Именно такое предложение А.П. Энгельгарда, а отнюдь не более обстоятельный доклад С.Ю. Витте полуторагодовалой давности, лишенный финансовых расчетов, и стало решающим. В декабре 1895 года оно поступило в Государственный совет. Тот, в свою очередь, незамедлительно внес его на рассмотрение в совместном заседании двух департаментов, законов и государственной экономии. Проект на редкость быстро, единодушно, без каких-либо серьезных замечаний сразу же одобрили. А 8 апреля 1896 года последовало самое важное: Николай II повелел отпустить в распоряжение министров внутренних дел и финансов, И.Н. Дурново и С.Ю. Витте, испрашиваемую сумму.

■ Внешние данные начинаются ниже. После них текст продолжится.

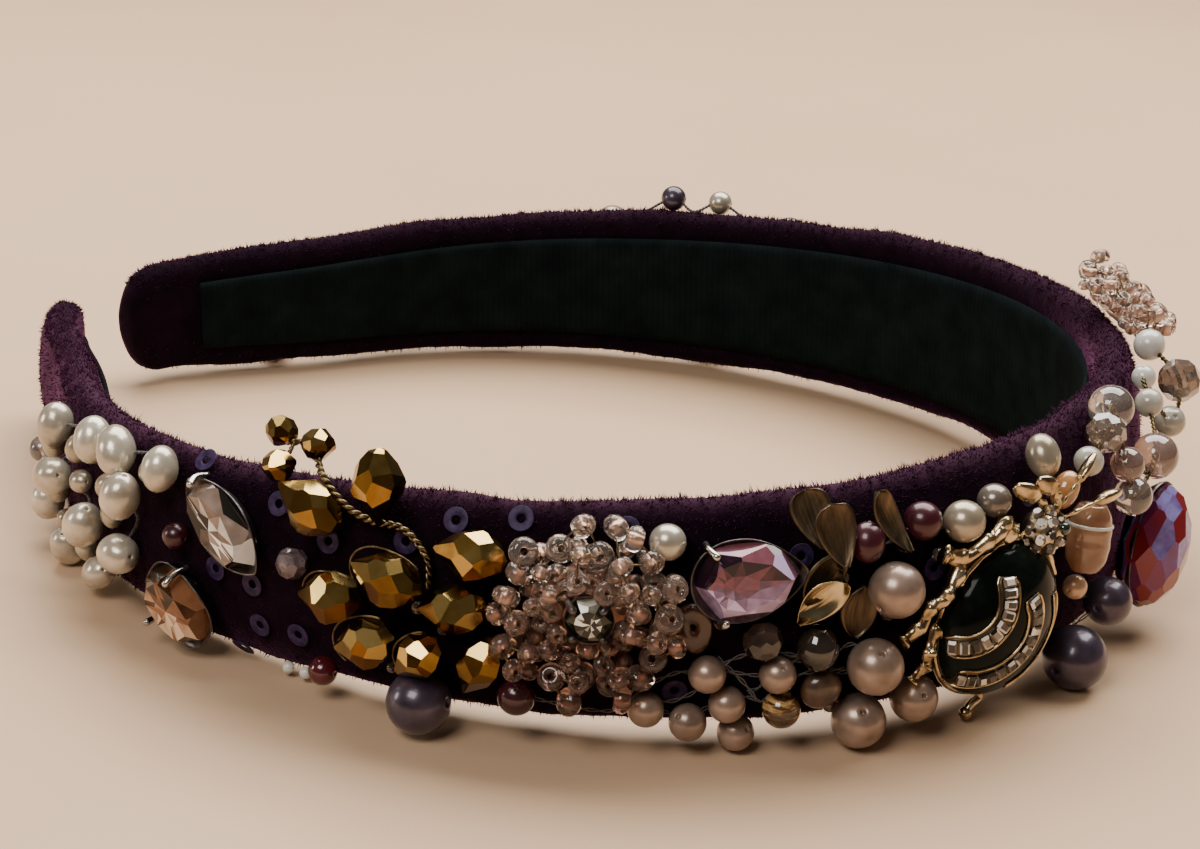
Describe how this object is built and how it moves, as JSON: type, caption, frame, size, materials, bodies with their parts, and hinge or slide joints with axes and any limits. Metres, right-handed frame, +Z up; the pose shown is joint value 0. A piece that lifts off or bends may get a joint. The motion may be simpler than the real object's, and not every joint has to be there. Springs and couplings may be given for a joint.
{
  "type": "beaded velvet headband",
  "caption": "Padded velvet headband with a ribbon lining, its outer face sewn with pearls, cut stones, faceted drops, seed-bead flowers and an insect brooch.",
  "frame": {"origin": "middle of the bounding box in plan, on the surface that the headband lies on", "axes": "+X towards the crown, the tips at -X; -Y the beaded front arm, +Y the far arm; +Z up, across the width of the band"},
  "size_m": [0.152, 0.135, 0.0343],
  "materials": {
    "amber": "brown amber glass",
    "amethyst": "lilac cut glass, foiled back",
    "bronze_drop": "faceted, bronze mirror coating",
    "bronze_leaf": "brushed bronze",
    "champagne": "champagne pearl coating with a soft lustre",
    "clear_crystal": "clear cut glass, foiled back",
    "enamel": "black enamel",
    "garnet": "dark red pearl coating",
    "gold": "pale gold plate, polished",
    "grey_purple": "grey-purple pearl coating",
    "ivory": "glossy ivory pearl coating",
    "peach_crystal": "peach cut glass",
    "ribbon": "near-black green grosgrain ribbon",
    "rose_glass": "pale rose seed beads",
    "shimmer": "red cut glass with a blue and purple shimmer",
    "smoke": "smoky clear glass",
    "velvet": "soft aubergine velvet with a short pile"
  },
  "bodies": {
    "root": {"amber_drop": "amber", "amethyst_stone": "amethyst", "bronze_leaf_1": "bronze_leaf", "bronze_leaf_2": "bronze_leaf", "bronze_leaf_3": "bronze_leaf", "bronze_leaf_4": "bronze_leaf", "bronze_leaf_5": "bronze_leaf", "bronze_pearl": "grey_purple", "brown_bead": "amber", "champagne_pearl": "champagne", "clear_rose_bead": "rose_glass", "crimson_bead": "garnet", "crown_beads": "smoke", "crown_flower": "rose_glass", "cup_drop": "smoke", "far_pearl_1": "champagne", "far_pearl_2": "champagne", "far_pearl_3": "champagne", "far_pearl_row": "champagne", "flower_beads": "rose_glass", "flower_chaton": "clear_crystal", "garnet_bead_low": "garnet", "garnet_pearl_1": "garnet", "garnet_pearl_2": "garnet", "gold_drop_1": "bronze_drop", "gold_drop_2": "bronze_drop", "gold_drop_3": "bronze_drop", "gold_drop_4": "bronze_drop", "gold_drop_5": "bronze_drop", "gold_drop_6": "bronze_drop", "gold_drop_7": "bronze_drop", "gold_spray": "bronze_drop", "grey_oval_pearl": "ivory", "grey_pearl_left": "grey_purple", "grey_pearl_right_1": "grey_purple", "grey_pearl_right_2": "grey_purple", "insect_body": "enamel", "insect_frame": "gold", "ivory_pearl": "ivory", "large_pearl_1": "champagne", "large_pearl_2": "champagne", "large_pearl_3": "champagne", "large_pearl_4": "champagne", "lining_ribbon": "ribbon", "navette_stone": "clear_crystal", "peach_barrel_bead": "peach_crystal", "peach_cushion_stone": "peach_crystal", "rice_pearl_cluster": "ivory", "shimmer_crystal": "shimmer", "small_garnet_bead": "garnet", "small_peach_pearl": "champagne", "small_pearl_1": "champagne", "small_pearl_2": "champagne", "small_pearl_3": "champagne", "small_pearl_4": "champagne", "small_pearl_5": "champagne", "small_pearl_6": "champagne", "smoky_bead": "smoke", "tiger_bead": "amber", "velvet_band": "velvet"}
  },
  "joints": []
}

Практически сразу начались строительные работы, продолжавшиеся немногим более двух лет. 24 июля 1899 года состоялось пышное открытие портового города, названного Александровск (ныне Полярный). В тот же день последовало решение о переносе туда уездного центра из Колы, опять оказавшейся заштатным городом.

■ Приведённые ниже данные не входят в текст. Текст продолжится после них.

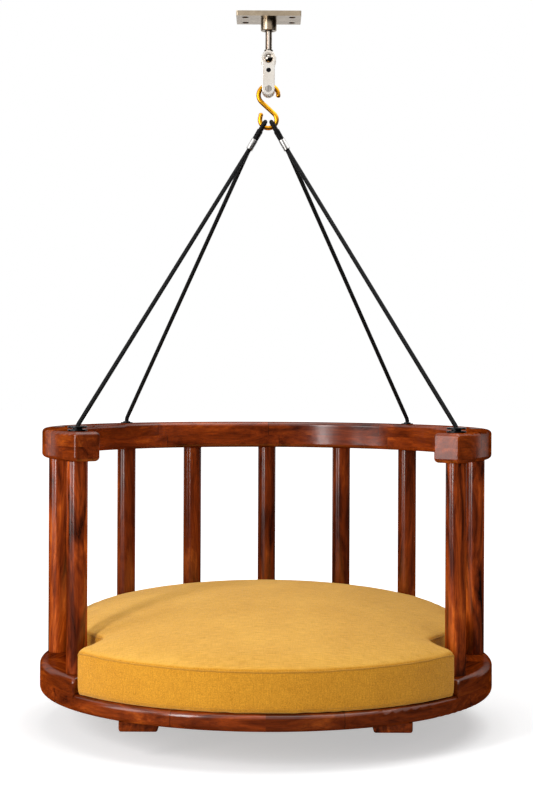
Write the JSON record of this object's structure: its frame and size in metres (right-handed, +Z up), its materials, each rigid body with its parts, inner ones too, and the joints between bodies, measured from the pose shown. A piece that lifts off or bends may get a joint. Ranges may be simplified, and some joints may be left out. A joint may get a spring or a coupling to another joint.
{
  "type": "jhoola swing",
  "caption": "Round indoor swing seat with a curved back of turned posts and a boxed cushion, hung by doubled ropes from a hook, shackle and bearing swivel.",
  "frame": {"origin": "centre of the ceiling plate's top face, which is screwed to the ceiling", "axes": "+Z up out of the ceiling plate, -Y towards the open front of the seat, +X towards the sitter's left"},
  "size_m": [1.05, 1.052, 1.5985],
  "materials": {
    "satin_nickel": "satin nickel-plated steel, slightly warm",
    "bearing_steel": "ground bearing steel",
    "polished_steel": "polished steel",
    "black_steel": "black, semi-gloss",
    "black_plastic": "black, satin",
    "hook_brass": "polished golden brass",
    "black_rope": "tightly braided black rope",
    "stainless_sleeve": "drawn stainless sleeve",
    "zinc_steel": "zinc-plated",
    "lacquered_sheesham": "red-brown figured hardwood under gloss lacquer",
    "seat_board": "stained plywood",
    "mustard_weave": "mustard woven upholstery cloth"
  },
  "bodies": {
    "root": {"ceiling_plate": "satin_nickel", "bearing_collar": "satin_nickel", "thrust_race_lower": "bearing_steel", "thrust_balls": "bearing_steel"},
    "swivel": {"thrust_race_upper": "bearing_steel", "swivel_rod": "satin_nickel", "pivot_barrel": "polished_steel", "bearing_outer_rings": "bearing_steel"},
    "shackle": {"bearing_inner_rings": "bearing_steel", "pivot_washers": "bearing_steel", "cheek_front": "satin_nickel", "cheek_rear": "satin_nickel", "pivot_bolt": "polished_steel", "pivot_nut": "polished_steel", "cheek_spacer": "polished_steel", "spacer_screw": "black_steel", "hook_pin": "polished_steel", "hook_pin_clip": "polished_steel", "hook_pin_bushes": "polished_steel"},
    "hook": {"s_hook": "hook_brass"},
    "seat": {"rope_washers_front": "black_steel", "rope_washers_rear": "black_steel", "screw_caps": "black_plastic", "rope_left": "black_rope", "rope_right": "black_rope", "ferrule_left": "stainless_sleeve", "ferrule_right": "stainless_sleeve", "knot_washers": "zinc_steel", "rail_screws": "zinc_steel", "panel_screws": "zinc_steel", "batten_screws": "zinc_steel", "rail_upper": "lacquered_sheesham", "rail_lower": "lacquered_sheesham", "base_rim": "lacquered_sheesham", "base_ring": "lacquered_sheesham", "batten_left": "lacquered_sheesham", "batten_right": "lacquered_sheesham", "post_front_left": "lacquered_sheesham", "post_front_right": "lacquered_sheesham", "post_side_left": "lacquered_sheesham", "post_side_right": "lacquered_sheesham", "post_back_outer_left": "lacquered_sheesham", "post_back_outer_right": "lacquered_sheesham", "post_back_inner_left": "lacquered_sheesham", "post_back_inner_right": "lacquered_sheesham", "post_back_centre": "lacquered_sheesham", "seat_panel": "seat_board", "cushion": "mustard_weave"}
  },
  "joints": [
    {"name": "swivel_turn", "type": "hinge", "parent": "root", "child": "swivel", "pos_m": [0, 0, -0.03], "axis": [0, 0, 1], "continuous": true},
    {"name": "shackle_tilt", "type": "hinge", "parent": "swivel", "child": "shackle", "pos_m": [0, 0, -0.106], "axis": [0, 1, 0], "range_deg": [-40, 40]},
    {"name": "hook_swing", "type": "hinge", "parent": "shackle", "child": "hook", "pos_m": [0, 0, -0.178], "axis": [0, 1, 0], "range_deg": [-30, 30]},
    {"name": "seat_swing", "type": "hinge", "parent": "hook", "child": "seat", "pos_m": [0, 0, -0.2624], "axis": [1, 0, 0], "range_deg": [-20, 20]}
  ]
}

С открытием Александровска энтузиазм властей, их интерес к проблемам Русского Севера мгновенно иссяк. О создании в Баренцевом море если не военного флота, то хотя бы небольшой флотилии, о чем писал С.Ю. Витте и ради чего предлагал создание на Мурмане порта, никто больше не помышлял. Потому-то на протяжении последующих пятнадцати лет, даже после переезда всех чиновников из Колы, численность населения нового уездного города не превышала 524 человек. Пустовала и обширная гавань. В ней время от времени швартовались «Мурман», «Бакан» да проходившие из Вардё в Архангельск и обратно суда местной линии.

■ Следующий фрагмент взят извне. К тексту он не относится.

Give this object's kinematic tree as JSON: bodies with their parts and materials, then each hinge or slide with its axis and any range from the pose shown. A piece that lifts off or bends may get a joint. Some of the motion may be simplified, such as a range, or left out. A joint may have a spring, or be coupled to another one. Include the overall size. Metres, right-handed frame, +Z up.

Мертвое затишье после многообещающих речей при торжествах 24 июля 1899 года заставило контр-адмирала А.К. Сиденснера, по поручению Главного гидрографического управления бывавшего на Мурмане, давшего преподробнейшее, по сути исчерпывающее описание его побережья как на основе собственных наблюдений, так и всей имевшейся литературы, прийти к неутешительному выводу.

«Если когда-нибудь, — писал военный моряк, — правительством будет серьезно поднят вопрос об устройстве на Мурмане военно-морского порта, то при выборе местности предпочтение будет дано Печенгскому заливу (в Варангер-фьорде. — Прим. авт.), гавани Озерки или другому пункту на южном берегу Мотовского залива, но не Екатерининской гавани». И тут же оговорился: «Конечно, каждая из гаваней имеет свои преимущества и недостатки, но где бы на Мурманском берегу ни была устроена хотя бы только угольная станция, она в военное время не может принести существенную пользу нашим военным судам, если не будет надежно защищена от нападения неприятеля»13.

Сиденснер думал о боевом русском флоте для Арктики, о хорошо защищенной базе для него.